Place: Chen Rui Qiu Building 312

Course Objective

Information

: Course name: Stochastic Processes Credit hours: 48/3 Semester: Spring Category: Master Degree Department: Mathematics Course Nature/Object: Foundation of Stochastic Processes/Graduate students or advanced undergraduates. Prerequisite: Measure, Integration and Probability Theory

Textbooks/References

• I. Karatzas S. Schreeve: Foundation of Modern Probability, Springer Verlag, New York (1991)
• J.M Steel: Stochastic Calculus and financial Applications, 2nd Ed. Springer Verlag New York (2001)
• P. Protter: Stochastic Integration and Differential Equations, 2nd Ed.
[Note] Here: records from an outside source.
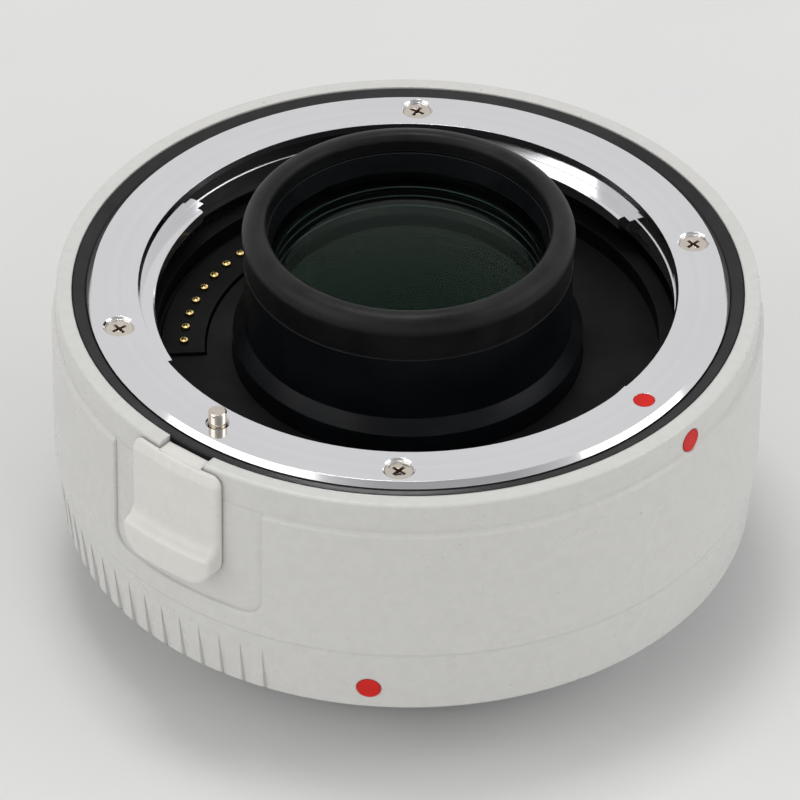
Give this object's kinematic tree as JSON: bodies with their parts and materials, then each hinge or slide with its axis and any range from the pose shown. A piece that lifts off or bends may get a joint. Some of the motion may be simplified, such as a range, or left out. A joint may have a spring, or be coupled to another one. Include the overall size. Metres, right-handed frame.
{
  "type": "camera teleconverter",
  "caption": "White barrelled teleconverter with a bayonet on each side, a spring-loaded release lever, sprung gold contacts and a raised optical nose with a rubber bumper.",
  "frame": {"origin": "on the optical axis, on the flange face that meets the camera", "axes": "+Z along the optical axis towards the lens; -Y midway between the lens index mark and the release lever; +X to the right when the lens side is up and -Y faces the viewer"},
  "size_m": [0.072, 0.072, 0.0429],
  "materials": {
    "white_paint": "satin, very fine grain",
    "lever_white": "satin gloss",
    "black_trim": "matt",
    "mount_chrome": "satin plate with polished bevels",
    "screw_nickel": "polished nickel plate",
    "spring_steel": "drawn",
    "chassis_alloy": "as machined",
    "black_alloy": "black anodised",
    "black_plastic": "matt",
    "bumper_rubber": "matt",
    "optical_glass": "coated, polished",
    "contact_gold": "gold plated",
    "red_enamel": "gloss",
    "board_green": "solder resist",
    "flex_amber": "satin film"
  },
  "bodies": {
    "housing": {"outer_barrel": "white_paint", "trim_ring": "black_trim", "index_marks": "red_enamel", "chassis": "chassis_alloy", "front_mount": "mount_chrome", "front_mount_screws": "screw_nickel", "bayonet_springs": "spring_steel", "bayonet_spring_rivets": "spring_steel", "release_guide_posts": "spring_steel", "release_springs": "spring_steel", "front_baffle": "black_plastic", "front_contact_block": "black_plastic", "circuit_board": "board_green", "circuit_chips": "black_plastic", "flex_cable": "flex_amber", "front_cell": "black_alloy", "bumper_ring": "bumper_rubber", "front_retaining_ring": "black_alloy", "front_element": "optical_glass", "front_spacer": "black_alloy", "middle_front_element": "optical_glass", "middle_rear_element": "optical_glass", "rear_cell": "black_alloy", "rear_group_element": "optical_glass", "rear_spacer": "black_alloy", "rear_element": "optical_glass", "rear_retaining_ring": "black_alloy", "rear_mount": "mount_chrome", "rear_mount_screws": "screw_nickel", "mount_gasket": "bumper_rubber", "rear_contact_block": "black_plastic", "rear_contact_pads": "contact_gold", "rear_block_screws": "spring_steel", "rear_baffle": "black_plastic", "rear_baffle_screws": "spring_steel", "contact_spring_1": "spring_steel", "contact_spring_2": "spring_steel", "contact_spring_3": "spring_steel", "contact_spring_4": "spring_steel", "contact_spring_5": "spring_steel", "contact_spring_6": "spring_steel", "contact_spring_7": "spring_steel", "contact_spring_8": "spring_steel"},
    "release": {"release_lever": "lever_white", "release_bracket": "spring_steel", "release_bracket_screws": "spring_steel", "lock_pin": "screw_nickel"},
    "contact_pin_1": {"contact_pin_1": "contact_gold"},
    "contact_pin_2": {"contact_pin_2": "contact_gold"},
    "contact_pin_3": {"contact_pin_3": "contact_gold"},
    "contact_pin_4": {"contact_pin_4": "contact_gold"},
    "contact_pin_5": {"contact_pin_5": "contact_gold"},
    "contact_pin_6": {"contact_pin_6": "contact_gold"},
    "contact_pin_7": {"contact_pin_7": "contact_gold"},
    "contact_pin_8": {"contact_pin_8": "contact_gold"}
  },
  "joints": [
    {"name": "release_slide", "type": "slide", "parent": "housing", "child": "release", "axis": [0, 0, -1], "range_m": [0, 0.0019], "stiffness_N_per_m": 400, "springref_m": -0.004, "deforming": ["release_springs"]},
    {"name": "contact_pin_1_slide", "type": "slide", "parent": "housing", "child": "contact_pin_1", "axis": [0, 0, -1], "range_m": [0, 0.00065], "stiffness_N_per_m": 200, "springref_m": -0.001, "deforming": ["contact_spring_1"]},
    {"name": "contact_pin_2_slide", "type": "slide", "parent": "housing", "child": "contact_pin_2", "axis": [0, 0, -1], "range_m": [0, 0.00065], "stiffness_N_per_m": 200, "springref_m": -0.001, "deforming": ["contact_spring_2"]},
    {"name": "contact_pin_3_slide", "type": "slide", "parent": "housing", "child": "contact_pin_3", "axis": [0, 0, -1], "range_m": [0, 0.00065], "stiffness_N_per_m": 200, "springref_m": -0.001, "deforming": ["contact_spring_3"]},
    {"name": "contact_pin_4_slide", "type": "slide", "parent": "housing", "child": "contact_pin_4", "axis": [0, 0, -1], "range_m": [0, 0.00065], "stiffness_N_per_m": 200, "springref_m": -0.001, "deforming": ["contact_spring_4"]},
    {"name": "contact_pin_5_slide", "type": "slide", "parent": "housing", "child": "contact_pin_5", "axis": [0, 0, -1], "range_m": [0, 0.00065], "stiffness_N_per_m": 200, "springref_m": -0.001, "deforming": ["contact_spring_5"]},
    {"name": "contact_pin_6_slide", "type": "slide", "parent": "housing", "child": "contact_pin_6", "axis": [0, 0, -1], "range_m": [0, 0.00065], "stiffness_N_per_m": 200, "springref_m": -0.001, "deforming": ["contact_spring_6"]},
    {"name": "contact_pin_7_slide", "type": "slide", "parent": "housing", "child": "contact_pin_7", "axis": [0, 0, -1], "range_m": [0, 0.00065], "stiffness_N_per_m": 200, "springref_m": -0.001, "deforming": ["contact_spring_7"]},
    {"name": "contact_pin_8_slide", "type": "slide", "parent": "housing", "child": "contact_pin_8", "axis": [0, 0, -1], "range_m": [0, 0.00065], "stiffness_N_per_m": 200, "springref_m": -0.001, "deforming": ["contact_spring_8"]}
  ]
}
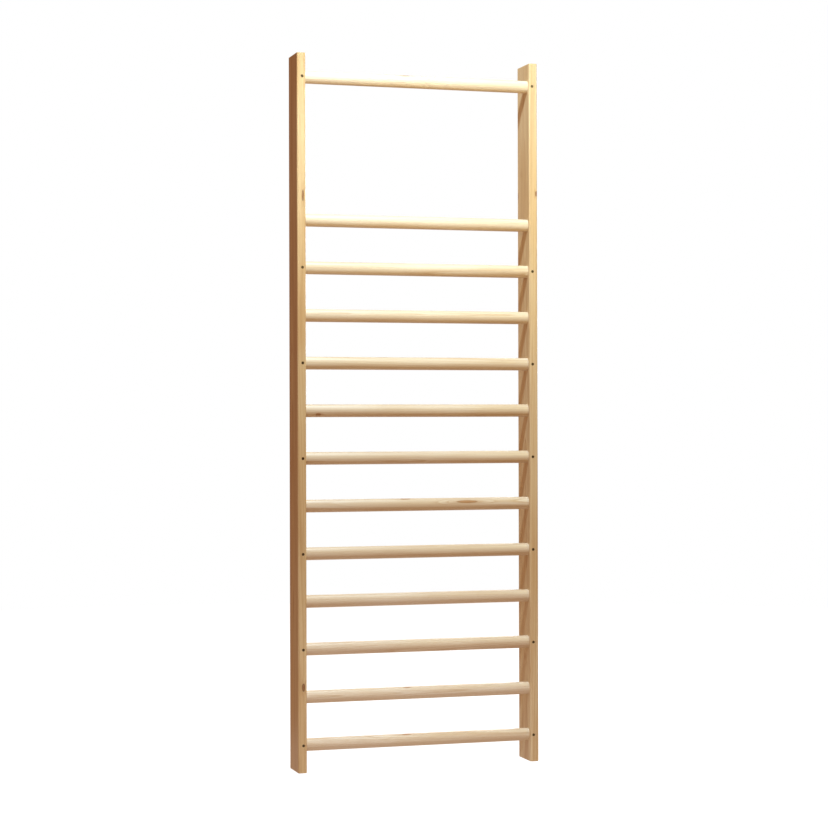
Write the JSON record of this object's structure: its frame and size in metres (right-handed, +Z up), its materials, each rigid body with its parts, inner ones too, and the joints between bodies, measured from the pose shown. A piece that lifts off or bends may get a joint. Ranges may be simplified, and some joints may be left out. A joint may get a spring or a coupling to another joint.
{
  "type": "wall bars",
  "caption": "Wooden wall bars for climbing and stretching: upright boards joined by oval rungs, evenly spaced, with a wide gap below the top rung.",
  "frame": {"origin": "on the floor, midway between the uprights and midway between their front and rear edges", "axes": "+Z up along the uprights; -Y is the front, which is climbed; +Y faces the wall; X runs along the rungs"},
  "size_m": [0.8, 0.112, 2.26],
  "materials": {
    "upright_wood": "clear satin lacquer on planed pine",
    "rung_wood": "clear satin lacquer on turned pine",
    "screw_steel": "yellow-passivated zinc, dulled"
  },
  "bodies": {
    "root": {"left_upright": "upright_wood", "right_upright": "upright_wood", "rung_01": "rung_wood", "rung_02": "rung_wood", "rung_03": "rung_wood", "rung_04": "rung_wood", "rung_05": "rung_wood", "rung_06": "rung_wood", "rung_07": "rung_wood", "rung_08": "rung_wood", "rung_09": "rung_wood", "rung_10": "rung_wood", "rung_11": "rung_wood", "rung_12": "rung_wood", "rung_13": "rung_wood", "left_rung_screws": "screw_steel", "right_rung_screws": "screw_steel"}
  },
  "joints": []
}
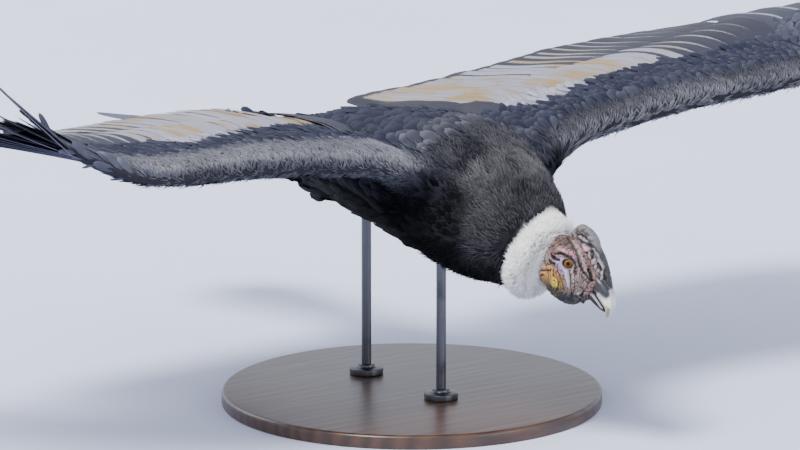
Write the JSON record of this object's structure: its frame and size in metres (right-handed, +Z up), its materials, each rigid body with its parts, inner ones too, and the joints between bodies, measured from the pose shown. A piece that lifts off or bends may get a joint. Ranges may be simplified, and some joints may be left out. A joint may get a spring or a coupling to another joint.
{
  "type": "andean condor",
  "caption": "Life-size male condor in a glide, wings spread with fingered tips, white ruff and fleshy comb, held over a round base by short rods.",
  "frame": {"origin": "centre of the underside of the round base plate", "axes": "+Z up, the bird faces -Y and its left wing reaches along +X"},
  "size_m": [2.4196, 1.1153, 0.9068],
  "materials": {
    "feather_black": "soft black feathers with pale fringes",
    "feather_white": "white down",
    "face_skin": "bare wrinkled skin",
    "comb_skin": "bare wrinkled skin",
    "bill_horn": "satin horn",
    "eye_gloss": "wet gloss",
    "leg_skin": "scaled skin",
    "claw_horn": "satin horn",
    "stand_metal": "dark satin metal",
    "stand_board": "dark satin wood"
  },
  "bodies": {
    "root": {"torso": "feather_black", "neck": "face_skin", "ruff": "feather_white", "head": "face_skin", "comb": "comb_skin", "bill_upper": "bill_horn", "bill_lower": "bill_horn", "eye_left": "eye_gloss", "eye_right": "eye_gloss", "wing_left_arm": "feather_black", "wing_left_hand": "feather_black", "wing_right_arm": "feather_black", "wing_right_hand": "feather_black", "tail": "feather_black", "thigh_left": "feather_black", "thigh_right": "feather_black", "shank_left": "leg_skin", "shank_right": "leg_skin", "foot_left": "leg_skin", "foot_right": "leg_skin", "claw_left_1": "claw_horn", "claw_left_2": "claw_horn", "claw_left_3": "claw_horn", "claw_left_4": "claw_horn", "claw_right_1": "claw_horn", "claw_right_2": "claw_horn", "claw_right_3": "claw_horn", "claw_right_4": "claw_horn", "stand_plate": "stand_board", "stand_collar_front": "stand_metal", "stand_collar_rear": "stand_metal", "stand_rod_front": "stand_metal", "stand_rod_rear": "stand_metal"}
  },
  "joints": []
}
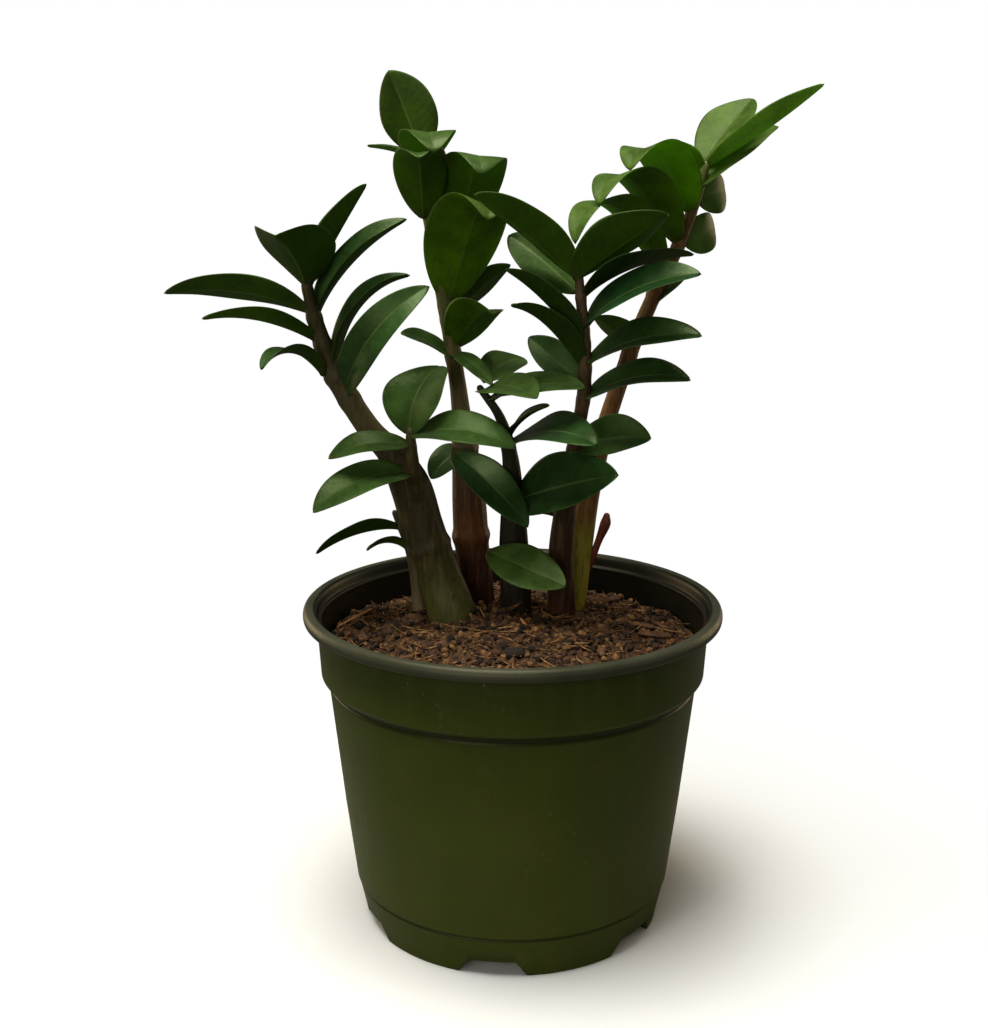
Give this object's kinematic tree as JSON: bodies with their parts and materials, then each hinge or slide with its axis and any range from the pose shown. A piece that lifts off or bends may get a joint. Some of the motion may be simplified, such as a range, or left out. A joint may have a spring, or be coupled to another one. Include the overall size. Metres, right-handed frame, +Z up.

Springer Verlag Berlin-Heidelberg (2004)

Course Description

1. Recap of Probability and Measure Theory and Conditional expectation. (2 weeks)
   • Measure Theory, Integration
   • Lp Spaces, Inequalities
   • Radon Nykodym derivative measure change
   • Conditional Expectation
   • Independence
2. Discrete time martingales, stopping times, Doob’s theorems, convergence of martingales. (2 weeks)
   • Stochastic processes, filtration, stopping times
   • Martingale
   • Doob’s optional sampling theorem
   • Doob’s upcrossing’s lemma, convergence of martingales and applications (Borel Cantelli martingale version)
   • Doob’s maximal inequalities, $L^p$ convergence and applications (weak law of large numbers).
   • Fubini-Tonelli, Uniform integrability
   • $L^1$ martingale convergence
3. Markov Processes, Markov Chains, Brownian Motion (2 weeks)
   • Definition of Markov Processes, Kolmogorov Extension Theorem
   • Kolmogorov extension theorem, Construction of Markov Probability measures
   • Markov property, Chapman-Kolmogorov Theorem
   • Recurrence/transience and applications
   • Stationarity, invariance, irreducibility
   • Construction of the Brownian motion (Kolmogorov-Centov theorem) and first properties.
4. Continuous time Processes, Martingales, Lebesgues-Stieljes, Path regularity (2 Weeks)
   • Stochastic processes, modification, indistinguishability, rcll lcrl
   • stopping times, hitting times, stopped processes
   • Lebesgue Stieljes Integration
   • Martingale convergence theorem, path regularity
   • Process of Bounded Variations, predictable, Doob-Meyer decomposition
   • Poisson process, Brownian motion
5. Stochastic integral (2 weeks)
   • Quadratic Variations
   • Ito-isometrie, Stochastic integral
   • Covariations, Watanabe’s inequality
   • Semi-martingales
   • Ito’s Formula and applications
   • Ito-Meyer formula and local times
6. Stochastic Exponential and Girsanov Transformation (2 weeks)
   • Exponential of a local martingale
   • Uniform integrability, Kasamaki theorem
   • Girsanov Theorem
   • Levy characterization of BM
7. Stochastic Differential Equations (SDE) (2 weeks)
   • Strong solutions, comparison result
   • Comparison theorem, stability
   • Weak solutions, Martingale problem of Strook and Varadhan (bonus)
8. Markov processes continuous time, Feynman-Kac and PDE (1-2 weeks)
   • Markov processes in continuous time (Brownian setting)
   • Blumenthal 0-1 law and the continuity of the BM filtration
   • Feynman Kac formula
   • Application to PDE
9. Martingale representation theorem and BSDEs (1-2 weeks) (Bonus)
   • Martingale representation theorem
   • Linear BSDEs
   • Lipschitz case, existence and uniqueness
   • Comparison theorem
   • Application to finance